Dealing with Disappointment
What a tough thing to learn. Especially at 14.
Blake's elbow is broken. Last weekend was by far the toughest weekend he has ever had behind the plate. I knew he was hurting. I think everyone at one point could tell. The umpire told him to take some time, walk it off, gather himself. So he did. He continued through the day and the next. He caught 27 out of 28 innings.
We thought he was struggling all this week with some deep bruising. His thought process is that it would work itself out. He threw Monday, hit and threw Tuesday. Went to practice Wednesday and worked on throw downs from behind the plate. He left practice in a lot of pain. This bruising wasn't getting any better. Thursday he rested. Friday in practice he couldn't even toss a baseball. He left without hitting. Saturday things were rough. Just annoying pain in his elbow. Loss of the use of his arm for most anything.

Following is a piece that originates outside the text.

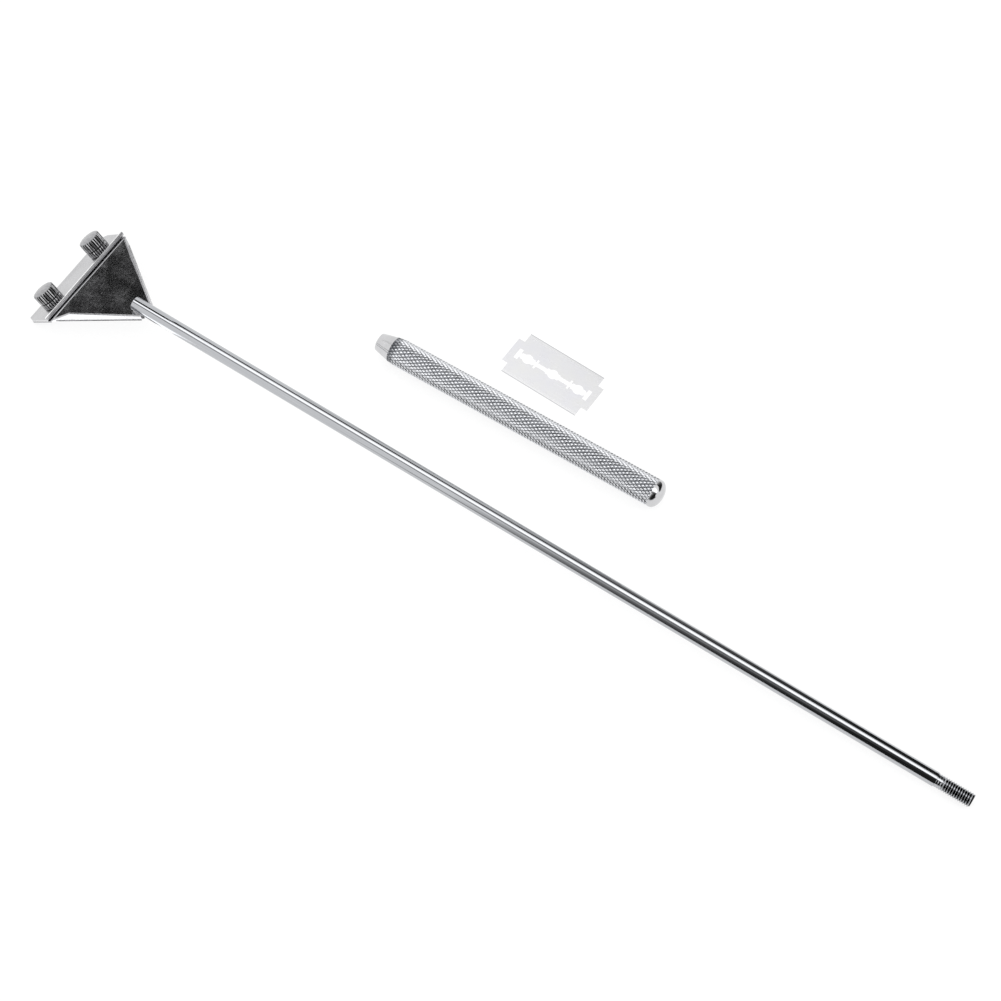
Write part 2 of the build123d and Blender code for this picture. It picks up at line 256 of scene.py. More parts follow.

Dave looked at me Saturday morning and said, " I think it may be broken." Sinking disappointment settled in as I tried my best to think positive. There is no way its broken. No way. I mean, he used it all week long.
We shot films and sure enough there it was. A break in the growth plate. His right elbow. His throwing arm.
Not sure how to describe to you the rest of the day. Deep disappointment. Frustration. Blake is very discouraged, very disgruntled and very grumpy. I know his heart is hurting and because we know that we are hurting too.
We are grateful they had this weekend off. No tournament. There is no way he will be playing next weekend and probably not the next. Our hope is that by the third weekend he might be ready, but if he is not I can assure you we won't allow him to risk his future seasons for this one. Healing time is anywhere from 2-5 weeks. We are using micro current therapy round the clock along with some laser therapy as well. The micro current increases ATP(the healing component in our cells) production by 500%. The more diligent he is with his therapy the quicker healing will occur. He knows that.
I'm afraid the real disappointment won't hit him until the first pitch of the first game he is sitting out of is thrown. Then its going to get tough. Life lessons learned at an early age.
My kid is tough. I've always known that about Blake. I knew it last weekend as he took hit after hit after hit from wild pitches. I just never knew he was tough enough to play with a broken elbow and still manage to throw a runner out at second who was attempting to steal on him.
Blake I'm so proud of you. I'm sorry for your pain and your disappointment, but if I know anything about you I know that you won't allow this to keep your from following your dreams. This is just a speed bump along the path. You can come back from this. I know you can. Love you, kid. I really, really do.